Trouble is—no matter which side of the statistical coin you flip to, this whole safety thing ignores what I choose to call our national Operator IQ, which is painfully low on several levels. Let me be clear (if that’s possible) that I’m not saying Americans are dumb, rather it’s that U.S. drivers are amazingly ignorant and unskilled—on the whole. Just the fact that we let anyone drive anything in this country, yet consider the act of driving (or riding) a privilege should tell you something about how screwed up our OIQ really is! But without any sort of effective training and/or graduated licensing programs, such as they have in virtually all those statistically safer nations, you can see how the focus has just possibly been on the wrong part of the big picture, after all.

I have always maintained that (up to the point of impact) motorcycles are inherently safer than any vehicle with four wheels. I also firmly believe that a properly trained and experienced pilot is at least half the total equation in what is, of necessity, the synergistic package that vehicle and operator create. This is perhaps an awkward way to point out that you simply cannot separate one from the other when it comes to insights regarding the effectiveness, function and (Yup!) safety of any vehicle. In a sort of bi-polar fashion, I’d like to suggest that the motorcycling community is more or less at the proficient pole and Toyota drivers (apparently) typify the other. Not that all car drivers aren’t nearly as bad, or that all Toyota drivers are terrible (I drive one, damn it) but, generally speaking, the reason we were safer in the ’60s was our more defensive driving habits—not our cars or motorcycles. As a breed, U.S. vehicle pilots of all kinds and stripes have simply been lulled into a false sense of technological security (and safety) over the last 40 years!

Here’s why: Remember the Corvair flap we were referring to earlier? You know how many fatalities were ultimately, factually, attributed to this supposed safety disaster of a car? None… not one! Zero! Zip! Nada! It was media hysteria all along. Same thing, with Audi’s go ’round with SUA, thanks to a 60 Minutes story in the ’80s, which as it turned out was also BS! Yet Audi suffered horrendously from this “nothing” for years. Ford and Firestone split the sheets after a century of good relations over the notion that Explorers were flipping over because the tires were no good. The tires were fine—as long as you kept air in ’em, yet thanks to this virtually nonexistent problem, unnecessary damage was done there too! Now it’s Toyota’s turn—and make no mistake, next week it could be Harley-Davidson.
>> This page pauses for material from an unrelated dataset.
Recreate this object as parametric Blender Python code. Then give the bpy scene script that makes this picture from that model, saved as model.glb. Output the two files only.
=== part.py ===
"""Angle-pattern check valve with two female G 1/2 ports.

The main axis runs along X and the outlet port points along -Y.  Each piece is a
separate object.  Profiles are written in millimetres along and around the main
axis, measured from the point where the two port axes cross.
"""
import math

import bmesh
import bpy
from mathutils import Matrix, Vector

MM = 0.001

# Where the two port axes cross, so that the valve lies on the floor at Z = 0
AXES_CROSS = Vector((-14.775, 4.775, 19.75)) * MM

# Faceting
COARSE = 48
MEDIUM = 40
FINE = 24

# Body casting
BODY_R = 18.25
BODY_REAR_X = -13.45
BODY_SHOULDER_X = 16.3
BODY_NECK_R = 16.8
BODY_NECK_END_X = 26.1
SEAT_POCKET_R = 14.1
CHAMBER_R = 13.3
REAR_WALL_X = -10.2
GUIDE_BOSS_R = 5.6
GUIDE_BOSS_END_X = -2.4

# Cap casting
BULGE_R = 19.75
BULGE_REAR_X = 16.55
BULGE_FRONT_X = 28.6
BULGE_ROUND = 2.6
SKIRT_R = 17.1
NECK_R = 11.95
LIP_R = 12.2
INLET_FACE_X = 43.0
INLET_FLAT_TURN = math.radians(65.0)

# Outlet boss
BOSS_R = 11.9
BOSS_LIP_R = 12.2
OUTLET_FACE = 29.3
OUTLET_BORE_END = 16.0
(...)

All these scenarios—historic, current and potential—have some common denominators. These seem to me, in order, to be: a characteristic of the vehicle rightly or wrongly being interpreted as a problem, a society that doesn’t know (or want to know) anything until the poop flies off the shovel courtesy of hysterical and often irresponsible media shouting, and a legal morass of class action suits from folks who want in on any knee-jerk reaction that might result in a pay-off.
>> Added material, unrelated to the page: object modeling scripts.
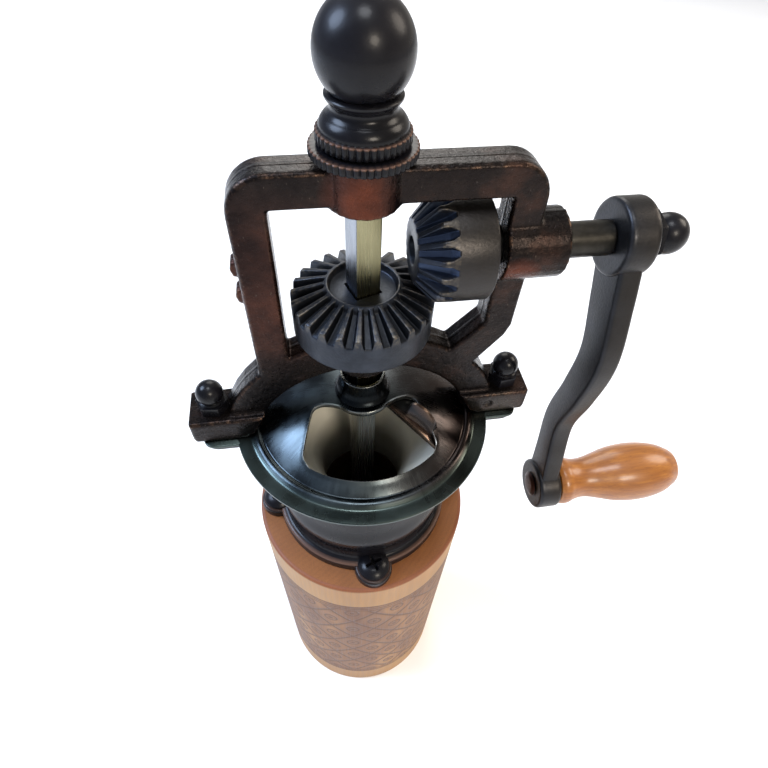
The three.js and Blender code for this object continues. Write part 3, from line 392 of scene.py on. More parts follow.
# Trellis: two families of lines that cross, a ring and a dot in each opening. Gives the lines
# and the distance from the middle of each opening.
def woodTrellis(look, level):
    around = look.turn() * (woodLook["columns"] / (2 * np.pi))
    upwards = level / woodLook["rowHeight"]
    across = abs(look.maths("FRACT", around + upwards) - 0.5)
    along = abs(look.maths("FRACT", around - upwards) - 0.5)
    lattice = look.between(look.maths("MAXIMUM", across, along), (0.44, 0.0), (0.475, 1.0))
    spread = look.maths("SQRT", across * across + along * along)
    ring = look.between(abs(spread - 0.2), (0.015, 1.0), (0.04, 0.0))
    dot = look.between(spread, (0.05, 1.0), (0.075, 0.0))
    return look.maths("MAXIMUM", lattice, look.maths("MAXIMUM", ring, dot)), spread


# Fine grooves at each end of the carved zone, with the trellis between them
def woodLines(look, level, trellis):
    w = woodLook
    fromEnd = look.maths("MINIMUM", w["bandFoot"] - level, level - w["lowBand"])
    fromGroove = abs(look.maths("FRACT", fromEnd / w["grooveSpacing"]) - 0.5)
    grooves = look.between(fromGroove, (0.12, 1.0), (0.24, 0.0))
    atEnd = look.maths("LESS_THAN", fromEnd, w["grooves"] * w["grooveSpacing"])
    return grooves * atEnd + trellis * (1.0 - atEnd)


def oiledTurnedWood():
    look = Look("oiledTurnedWood")
    pores = look.grain((0.35, 0.35, 9), 3)
    cloud = look.grain((10, 10, 30), 3)
    level = look.axis("Z")
    plain = look.maths("MAXIMUM", look.maths("GREATER_THAN", level, woodLook["bandFoot"]),
                       look.maths("LESS_THAN", level, woodLook["lowBand"]))
    trellis, spread = woodTrellis(look, level)
    lines = woodLines(look, level, trellis) * (1.0 - plain)
    colour = woodGround(look, level, plain, cloud)
    colour = look.mixed(0.25, colour, look.between(pores, (0.35, 0.35), (0.6, 1.0)), "MULTIPLY")

    # the burnt shading is darkest along the trellis and round each dot
    burnt = look.between(spread, (0.12, 0.75), (0.24, 0.1), (0.36, 0.0), (0.5, 0.6))
    colour = look.mixed(burnt * (1.0 - plain) * cloud, colour, "#5e381b")
    colour = look.mixed(lines * (cloud * 0.8 + 0.3), colour, "#4a2e1c")
    # painted shade darkens the bore
    boreShade = look.between(look.radius() / paintedShadeReach, (0.66, 0.85), (0.78, 0.0))
    colour = look.mixed(boreShade, colour, "#1c120b")
    return look.finished(pores * 0.25 - lines * 0.7, 0.12, {
        "Base Color": colour, "Roughness": look.graded(pores, 0.48, 0.62)})


# Varnished beech of the grip: honey orange, short darker flecks along its length
def varnishedBeech():
    look = Look("varnishedBeech")
    streaks = look.grain((14, 0.9, 0.9), 4, 0.6)
    flecks = look.between(look.grain((2.2, 0.35, 0.35), 2), (0.3, 1.0), (0.4, 0.0))
    colour = look.between(streaks, (0.3, "#834a15"), (0.55, "#9c5e1b"), (0.75, "#b07128"))
    colour = look.mixed(flecks * 0.5, colour, "#6f3d14")
    return look.finished(streaks, 0.03, {
        "Base Color": colour, "Roughness": 0.42, "Coat Weight": 0.4, "Coat Roughness": 0.18})


looks = {
    "nickel": blackNickelPlate("blackNickelPlate", "#9a9c98"),
    "wornNickel": blackNickelPlate("rubbedNickelPlate", "#8d7565"),
    "enamel": blackEnamel(),
    "casting": antiqueBronzeCasting(),
    "phosphate": phosphatedSteel(),
    "bar": drawnSteelBar(),
    "sheet": spunTinnedSheet(),
    "arbor": plainMetal("oiledShaftSteel", "#2e2c28", "#3b3935", 0.38),
    "rivet": plainMetal("brownedRivet", "#2a1a16", "#45291f", 0.4),
    "zinc": plainMetal("zincPlatedSteel", "#7b7a75", "#94938d", 0.42),
    "burr": plainMetal("groundBurrIron", "#4b4c4e", "#66676a", 0.46),
    "wood": oiledTurnedWood(),
    "beech": varnishedBeech(),
}
print("materials made:", len(looks))


# ---- surfaces

def turnAngles(count):
    return np.linspace(0, 2 * np.pi, count, endpoint=False)


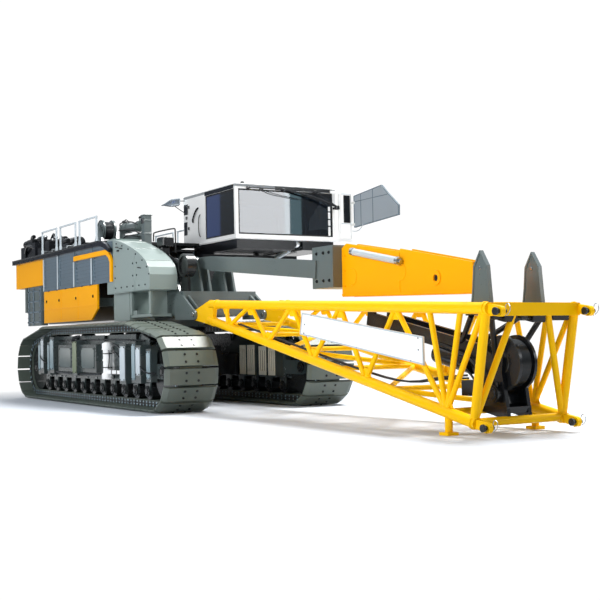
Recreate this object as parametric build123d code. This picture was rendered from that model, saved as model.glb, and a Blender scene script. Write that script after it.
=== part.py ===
from build123d import *
from math import atan2, cos, radians, sin
import os

# A narrow-track lattice-boom crawler crane, standing for travel with only its boom foot fitted.
# Millimetres. X points forward, Y to the machine's left and Z up.
# The origin is on the slewing axis, at ground level.

# Clearances
runningGap = 0.3
pinPlay = 0.06

# Tracks
shoeWidth = 1500
trackInside = 1340
shoeCount = 62
shoeThick = 90
shoeGap = 40
bevelWide = 120
bevelDeep = 55
chainWide = 620
chainThick = 200
wheelX = 5400
wheelR = 770
carrierX = 3700
carrierR = 120
trackTopZ = 2420
trackY = trackInside + shoeWidth / 2
wheelZ = shoeThick + chainThick + wheelR
carrierZ = trackTopZ - shoeThick - chainThick - carrierR

# Side frames between the tracks' runs
beamHalfX = 4480
beamHalfY = 330
beamLowZ = 760
beamTopZ = 1840
forkThick = 80
forkHigh = 200
axleR = 120
rollerR = 225
rollerCount = 11
rollerReach = 4300
hangerThick = 45
shieldThick = 30
shieldBack = 200
shieldTopZ = 2070
shieldEndZ = 1930

# Carbody and slewing ring
carbodyHalfX = 1800
carbodyHalfY = 1050
carbodyLowZ = 760
carbodyTopZ = 1700
crossTopZ = 1420
ringOuterR = 1230
ringInnerR = 950
ringSplitZ = 2290

# Revolving frame
girderRearX = -8300
girderFrontX = 3900
girderHalfY = 1100
girderLowZ = 2560
girderTopZ = 3250
houseHalfY = 2080
skinThick = 60
deckLowZ = 4880
deckThick = 80
deckHalfY = 2200
deckRearX = -9200
deckFrontX = 140
deckTopZ = deckLowZ + deckThick

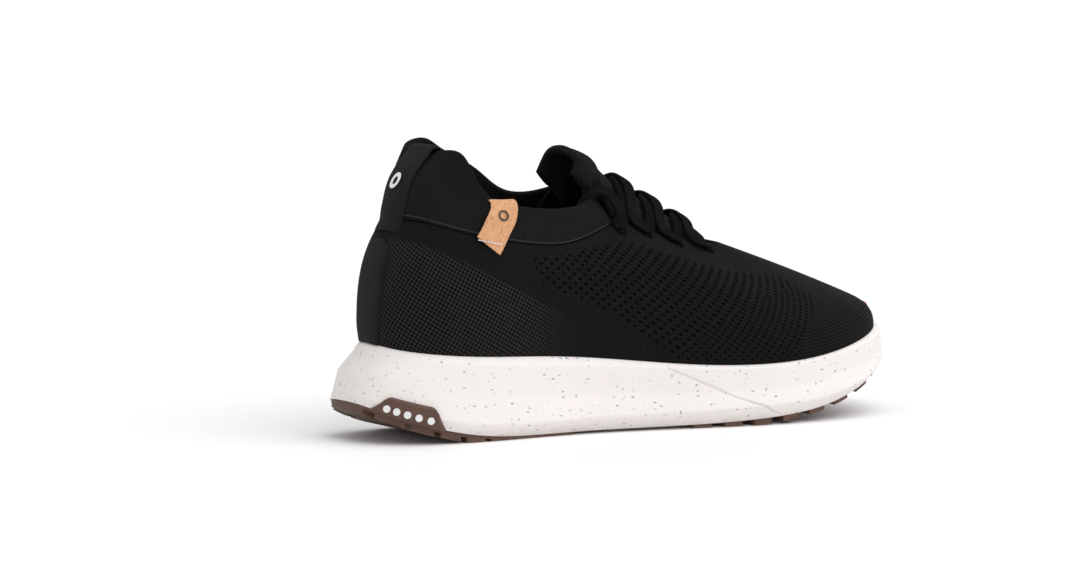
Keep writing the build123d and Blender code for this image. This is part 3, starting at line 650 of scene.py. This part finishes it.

Technically, Toyotas and Harleys have a couple things in common that are implicit in this debacle, namely fly-by-wire throttles and electronic cruise control. The votes aren’t all in on the root of SUA in the recalled cars, but I’ll go to the mat defending the notion it is not either of those. However, most of the sensationalists out there refuse to believe that the logical culprit in Toyota’s case is simply corrosion of the pedal pivot and the fix (a plastic “patch”) is legit and sufficient. The uninformed masses, true to the theory of fearing what they know nothing of, want to pin it on the inviolate computer that controls the engine and steadfastly, ignorantly, refuse any other explanation. Come on! Any old-time Harley riders out there wanna take a bet that a throttle cable will kink, stick and cause SUA issues of its own—way before the same thing could ever happen to the FBW throttle of a Twin Cam Tourer? Thought not!
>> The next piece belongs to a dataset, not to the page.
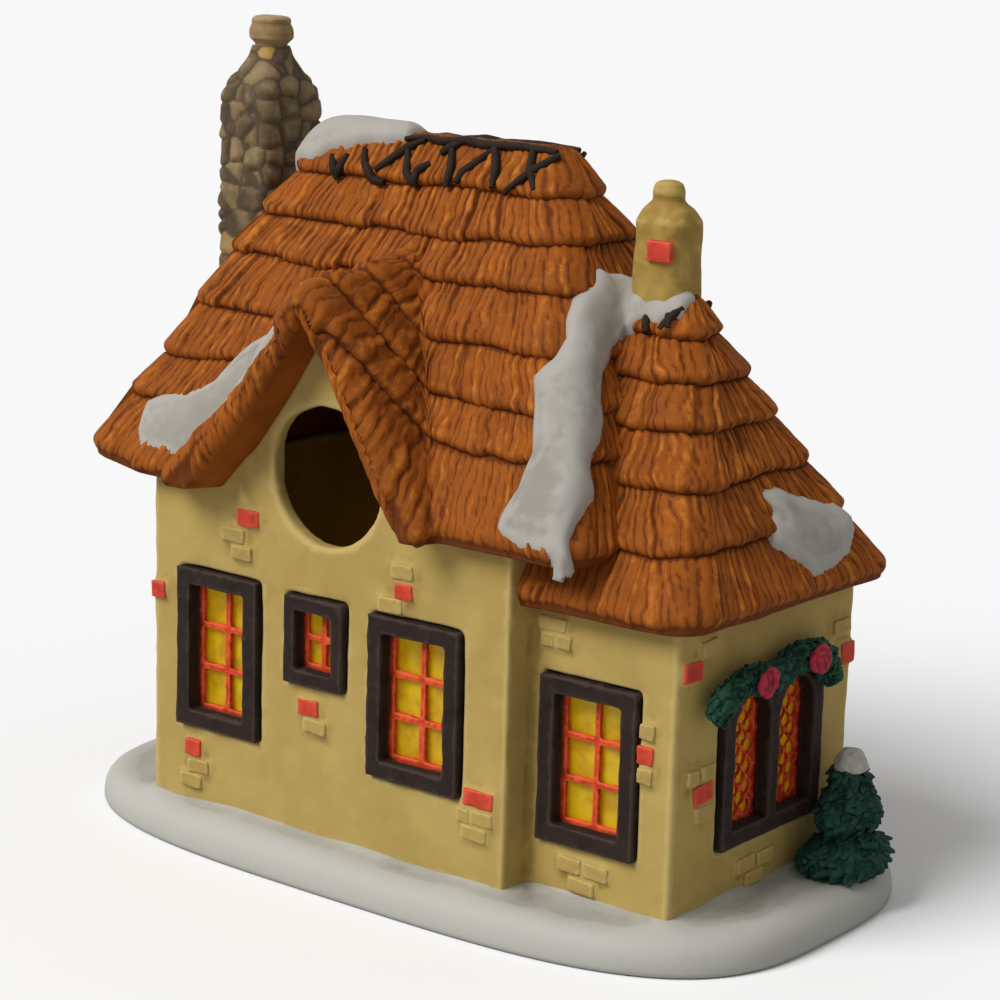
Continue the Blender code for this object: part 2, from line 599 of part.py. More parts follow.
def windows():
    for specs, side, face in (
            (REAR_WINDOWS, "rear", RIDGE_Y - MAIN_HALF_DEPTH),
            (WING_REAR_WINDOWS, "rear", RIDGE_Y - WING_HALF_DEPTH),
            (FRONT_WINDOWS, "front", RIDGE_Y + MAIN_HALF_DEPTH),
            (WING_FRONT_WINDOWS, "front", RIDGE_Y + WING_HALF_DEPTH)):
        for name, spec in specs.items():
            window(name, spec, side, face)
    arched_window()
    x, z, width = (value * MM for value in WING_FRONT_WINDOWS["wing_front_window"][:3])
    face = RIDGE_Y + WING_HALF_DEPTH
    half = width / 2 + SILL_PAST_FRAME
    box("wing_front_window_sill", (x - half, face + GAP, z - GAP - SILL_DROP), (x + half, face + SILL_PROUD, z - GAP),
        FRAME_PAINT)


# Front door, hung in a dark frame above a stone step.
def door():
    face = RIDGE_Y + MAIN_HALF_DEPTH
    bottom = WALL_FOOT + DOOR_SILL
    outer = arch(-DOOR_X, bottom, DOOR_SPRING_Z, DOOR_WIDTH + 2 * DOOR_BORDER)
    inner = arch(-DOOR_X, bottom + DOOR_BORDER / 2, DOOR_SPRING_Z, DOOR_WIDTH)
    leaf = arch(-DOOR_X, bottom + DOOR_BORDER / 2 + GAP, DOOR_SPRING_Z, DOOR_WIDTH - 2 * GAP)
    frame = plate("front_door_frame", outer, [inner], -FRAME_PROUD, WALL, FRAME_PAINT)
    panel = plate("front_door", leaf, [], WALL - DOOR_THICKNESS, WALL, DOOR_PAINT)
    for piece in (frame, panel):
        place(piece, "front", face)
    bm = bmesh.new()
    bmesh.ops.create_uvsphere(bm, u_segments=12, v_segments=8, radius=KNOB_DIAMETER / 2)
    knob = add("front_door_knob", bm, KNOB_PAINT, smooth=True)
    door_front = face - WALL + DOOR_THICKNESS
    knob.location = (DOOR_X + DOOR_WIDTH * 0.32, door_front + GAP + KNOB_DIAMETER / 2, (bottom + DOOR_SPRING_Z) / 2)
    half = DOOR_WIDTH / 2 + DOOR_BORDER
    box("front_door_step", (DOOR_X - half, face + GAP, WALL_FOOT),
        (DOOR_X + half, face + GAP + STEP_DEPTH, WALL_FOOT + STEP_HEIGHT - GAP), STONE_PAINT)


# Chimneys.
def stone_ring(wide, deep, corner, z, sunk=0.0, turn=0):
    """List one level of the stonework. Every other point is a joint, set back by sunk."""
    count = 2 * CHIMNEY_STONES_ROUND
    points = []
    for inset in (sunk, 0.0):
        outline = np.array(rounded_square(CHIMNEY_X, CHIMNEY_MIDDLE_Y, wide - inset, deep - inset, corner, z))
        closed = np.vstack([outline, outline[:1]])
        along = np.concatenate([[0.0], np.cumsum(np.linalg.norm(np.diff(closed, axis=0), axis=1))])
        stops = np.arange(count) / count * along[-1]
        points.append(np.stack([np.interp(stops, along, closed[:, axis]) for axis in range(3)], axis=1))
    joint, face = points
    return [tuple(joint[i] if (i + turn) % 2 == 0 else face[i]) for i in range(count)]


def stone_chimney():
    half_x, half_y = CHIMNEY_WIDTH / 2, CHIMNEY_DEPTH / 2
    neck = CHIMNEY_NECK_WIDTH / 2
    stone = (CHIMNEY_SHOULDER_Z - 3 * MM - WALL_FOOT) / CHIMNEY_STONE_ROWS
    loops = [stone_ring(half_x, half_y, CHIMNEY_CORNER, WALL_FOOT)]
    for row in range(CHIMNEY_STONE_ROWS):
        foot = WALL_FOOT + row * stone
        for share in (0.24, 0.76):
            loops.append(stone_ring(half_x, half_y, CHIMNEY_CORNER, foot + share * stone, CHIMNEY_JOINT_DEPTH, row % 2))
        joint = half_x - CHIMNEY_JOINT_DEPTH, half_y - CHIMNEY_JOINT_DEPTH
        loops.append(stone_ring(*joint, CHIMNEY_CORNER, foot + stone))
    for share, z in ((0.1, CHIMNEY_SHOULDER_Z), (0.45, CHIMNEY_SHOULDER_Z + 3.4 * MM),
                     (0.8, CHIMNEY_NECK_Z - 2.4 * MM), (1.0, CHIMNEY_NECK_Z)):
        wide, deep = half_x + (neck - half_x) * share, half_y + (neck - half_y) * share
        corner = CHIMNEY_CORNER + (0.8 * neck - CHIMNEY_CORNER) * share
        loops.append(stone_ring(wide, deep, corner, z))
    loft("stone_chimney", loops, STONE_PAINT, smooth=True)
    pot_foot = CHIMNEY_NECK_Z + GAP
    profile = ((0.72, 0.0), (0.74, 0.2), (1.0, 0.34), (1.0, 0.62), (0.9, 0.74), (0.92, 0.96), (0.84, 1.0))
    loops = [[(CHIMNEY_X + x, CHIMNEY_MIDDLE_Y + y, pot_foot + height * POT_HEIGHT)
              for x, y in circle(0, 0, radius * POT_RADIUS, 28)] for radius, height in profile]
    loft("chimney_pot", loops, POT_PAINT, smooth=True)


def small_chimney():
    half, neck = FLUE_WIDTH / 2, FLUE_NECK_RADIUS
    rise = FLUE_TOP_Z - FLUE_SHOULDER_Z
    loops = []
    for wide, z in ((half * 1.06, WING_RIDGE_Z - 4 * MM), (half, WING_RIDGE_Z + 9 * MM), (half, FLUE_SHOULDER_Z),
                    (half * 0.8, FLUE_SHOULDER_Z + 0.28 * rise), (neck * 1.02, FLUE_SHOULDER_Z + 0.5 * rise),
                    (neck * 1.12, FLUE_SHOULDER_Z + 0.72 * rise), (neck * 0.9, FLUE_SHOULDER_Z + 0.93 * rise),
                    (neck * 0.45, FLUE_TOP_Z)):
        corner = min(FLUE_CORNER, 0.95 * wide)
        loops.append(rounded_square(FLUE_X, RIDGE_Y, wide, wide, corner, z))
    flue = loft("small_chimney", loops, WALL_PAINT, smooth=True)
    boolean(flue, wing_hull("wing_clear", GAP), "DIFFERENCE")


# Greenery.
def tree():
    profile = ((0.72, 0.0), (1.0, 0.10), (0.98, 0.20), (0.58, 0.34), (0.46, 0.42), (0.68, 0.50),
               (0.70, 0.60), (0.62, 0.72), (0.50, 0.84), (0.40, 1.0))
    loops = [[(TREE_X + x * TREE_HALF_WIDTH, TREE_Y + y * TREE_HALF_LENGTH, WALL_FOOT + height * TREE_HEIGHT)
              for x, y in circle(0, 0, radius, 24)] for radius, height in profile]
    loft("tree", loops, GREEN_PAINT, smooth=True)
    foot = WALL_FOOT + TREE_HEIGHT + GAP
    profile = ((0.42, 0.0), (0.40, 0.3), (0.26, 0.75), (0.1, 1.0))
    loops = [[(TREE_X + x * TREE_HALF_WIDTH, TREE_Y + y * TREE_HALF_LENGTH * 0.8, foot + height * TREE_SNOW)
              for x, y in circle(0, 0, radius, 24)] for radius, height in profile]
    loft("tree_snow", loops, SNOW_PAINT, smooth=True)


def garland_line():
    """Give the garland's middle line over both arches as y and z, from its left tail to its right."""
    points = [(-28.6, 53.2), (-25.8, 57.6), (-16.6, 60.0), (-6.4, 58.4), (2.8, 60.8), (11.4, 60.6),
              (16.8, 56.0), (17.2, 52.4)]
    knots = np.array(points) * MM
    steps = np.linspace(0, len(knots) - 1, 30)
    return np.column_stack([np.interp(steps, range(len(knots)), knots[:, axis]) for axis in (0, 1)])


def garland():
    line = garland_line()
    ways = np.gradient(line, axis=0)
    loops = []
    back = WING_RIGHT + FRAME_PROUD + GAP
    for i, ((y, z), (way_y, way_z)) in enumerate(zip(line, ways)):
        length = math.hypot(way_y, way_z)
        side_y, side_z = -way_z / length, way_y / length
        half = GARLAND_HALF_WIDTH * (0.55 + 0.45 * math.sin(math.pi * (i + 1) / (len(line) + 1)) ** 0.35)
        loop = []
        for j in range(10):
            a = 2 * math.pi * j / 10
            out = GARLAND_DEPTH * (0.5 + 0.5 * math.sin(a))
            loop.append((back + out, y + side_y * half * math.cos(a), z + side_z * half * math.cos(a)))
        loops.append(loop)
    loft("garland", loops, GREEN_PAINT, smooth=True)
    for name, y, z in (("left_bow", -14.5, 59.6), ("right_bow", 6.0, 60.6)):
        bm = bmesh.new()
        bmesh.ops.create_uvsphere(bm, u_segments=14, v_segments=9, radius=1.0)
        for vert in bm.verts:
            vert.co = (vert.co.x * BOW_DEPTH / 2, vert.co.y * BOW_RADIUS, vert.co.z * BOW_RADIUS * 0.85)
        bow = add(name, bm, BOW_PAINT, smooth=True)
        bow.location = (back + GARLAND_DEPTH + GAP + BOW_DEPTH / 2, y * MM, z * MM)


# Snow patches: each is the layer over the thatch that lies inside an outline seen from above.
def snow_patch(name, outline, hull, foot_z):
    """Lay snow over one roof hull above foot_z, inside an outline of x and y in millimetres."""
    patch = hull(name, GAP + THATCH_STEP + SNOW, 0.0, SNOW_PAINT)
    low = [(x * MM, y * MM, foot_z) for x, y in outline]
    high = [(x * MM, y * MM, CHIMNEY_NECK_Z) for x, y in outline]
    boolean(patch, loft(f"{name}_outline", [low, high]), "INTERSECT")
    boolean(patch, hull(f"{name}_bed", GAP), "DIFFERENCE")
    return patch


def snow():
    snow_patch("ridge_snow", [(-60, -9), (-50, -10.5), (-38, -8), (-27, -6), (-23, -2), (-28, 3), (-40, 6), (-52, 6),
                              (-60, 6)], main_hull, MAIN_WALL_TOP)
    gable_patch = snow_patch("gable_snow", [(-17, -54), (-14.5, -44), (-19, -41), (-25, -40), (-30, -41.5),
                                            (-34, -46), (-33, -53)], gable_hull, MAIN_WALL_TOP)
    boolean(gable_patch, main_hull("gable_snow_limit", GAP), "DIFFERENCE")
    valley_patch = snow_patch("valley_snow", [(33, -6), (32.5, -14), (34.5, -27), (36, -34), (39, -41), (40.5, -49),
                                              (48, -50.5), (59, -49.5), (59.5, -43), (56, -36), (50, -25), (44, -14),
                                              (39, -6)], main_hull, MAIN_WALL_TOP)
    boolean(valley_patch, wing_hull("valley_snow_limit", GAP), "DIFFERENCE")
    snow_patch("wing_snow", [(76.5, -4), (80.5, 0), (84.3, 6.5), (84.8, 17), (83.5, 24), (80.5, 28), (79, 20),
                             (77.5, 8)], wing_hull, WING_WALL_TOP)
    snow_patch("front_roof_snow", [(-30, 25), (-18, 22), (-4, 26), (3, 33), (-2, 43), (-14, 47), (-27, 44),
                                   (-34, 35)], main_hull, MAIN_WALL_TOP)


snow_base()
walls()
roofs()
windows()
door()
stone_chimney()
small_chimney()
tree()
garland()
snow()
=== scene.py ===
import math

import bmesh
import bpy
import numpy as np
from mathutils import Matrix, Vector


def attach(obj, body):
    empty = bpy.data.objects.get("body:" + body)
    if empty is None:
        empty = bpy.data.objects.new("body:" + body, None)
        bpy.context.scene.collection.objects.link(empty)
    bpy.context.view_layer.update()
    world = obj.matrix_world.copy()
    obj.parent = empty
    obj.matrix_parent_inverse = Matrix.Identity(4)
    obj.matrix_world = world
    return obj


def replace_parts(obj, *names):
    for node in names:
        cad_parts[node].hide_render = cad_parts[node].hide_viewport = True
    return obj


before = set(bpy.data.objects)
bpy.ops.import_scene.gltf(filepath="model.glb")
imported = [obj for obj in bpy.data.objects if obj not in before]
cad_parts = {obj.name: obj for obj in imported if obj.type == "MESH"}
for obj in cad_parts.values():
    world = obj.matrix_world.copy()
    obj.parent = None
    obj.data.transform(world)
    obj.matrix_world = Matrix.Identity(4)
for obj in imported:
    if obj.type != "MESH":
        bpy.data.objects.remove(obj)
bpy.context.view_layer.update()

# The foot of the cottage is a low bank of snow in white bisque porcelain, cast in one with the house.
# Its rim is rounded by hand, its top rolls a little, and it climbs softly against the walls.
# Here too is how the porcelain is pressed, softened and given its fired matt paint.
MM = 0.001
BANK_LENGTH = 198 * MM
BANK_DEPTH = 113 * MM
BANK_HEIGHT = 9 * MM
BANK_SQUARENESS = 3.4
MAIN_FOOT = (-64.7 * MM, 42.0 * MM, -46.4 * MM, 41.7 * MM)
WING_FOOT = (42.0 * MM, 79.7 * MM, -37.65 * MM, 32.95 * MM)
CHIMNEY_FOOT = (-82.4 * MM, -65.0 * MM, -8.35 * MM, 13.15 * MM)


def ease(value, low, high):
    """Give 0 below low, 1 above high, and a soft slope between them."""
    share = np.clip((np.asarray(value, float) - low) / (high - low), 0, 1)
    return share * share * (3 - 2 * share)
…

That simple example of old versus new technologies on hogs should indicate how these things can get overblown by paranoids (number one) and (number two) why we proficient Harley riders at least learn where the kill button is and how to operate it—just in case! We also tend to understand it’s not any amount of electronic nannies, belts and bags… ’cause they can only assist in keeping us safe. We bikers know that even if a throttle sticks wide open, the button, clutch and brakes (along with our defensive driving tricks) are what keep us alive and out of trouble. Apparently that’s more than you can say for a doofus in a Prius!

Look, I’ll freely admit separating wheat from chaff on these kinds of issues frequently leads into a minefield for the layman, since you cannot discount real safety hazards (like exploding Pinto gas tanks). Yet more often than not, it’s intentional hype, not accidental hazard that makes the 10 o’clock news. All vehicle manufacturers (including H-D) have issued voluntary recalls in order to improve products and correct flaws once flaws are spotted. Companies like Ford, GM, Firestone, Toyota and—yes—Harley have been around long enough to make it simply illogical to assume they are constantly trying to put one over on consumers. (On the other hand, the media just might be.) More rationally, recalls tend to point out that making legitimate discoveries of issues in the field proves they (and we) are only human, in the end. Since the first recall (for steering gear that broke on 1959 Cadillacs), there have been several thousands, the vast majority of which had nothing to do with potentially fatal flaws. (Unless just getting into a car or astride a motorcycle is something you consider potentially fatal—which it is.) As motorcyclists, we of all people should best appreciate and understand that no amount of technology can protect you from everything that might hurt or kill you on this nation’s roads, and that’s kinda the point.

Refusal to be a technological hostage, continual training, and intentionally ongoing improvement in skills, knowledge, sheer experience and a finely-honed BS detector will always be the safe bet! Because, what keeps you safest—is you!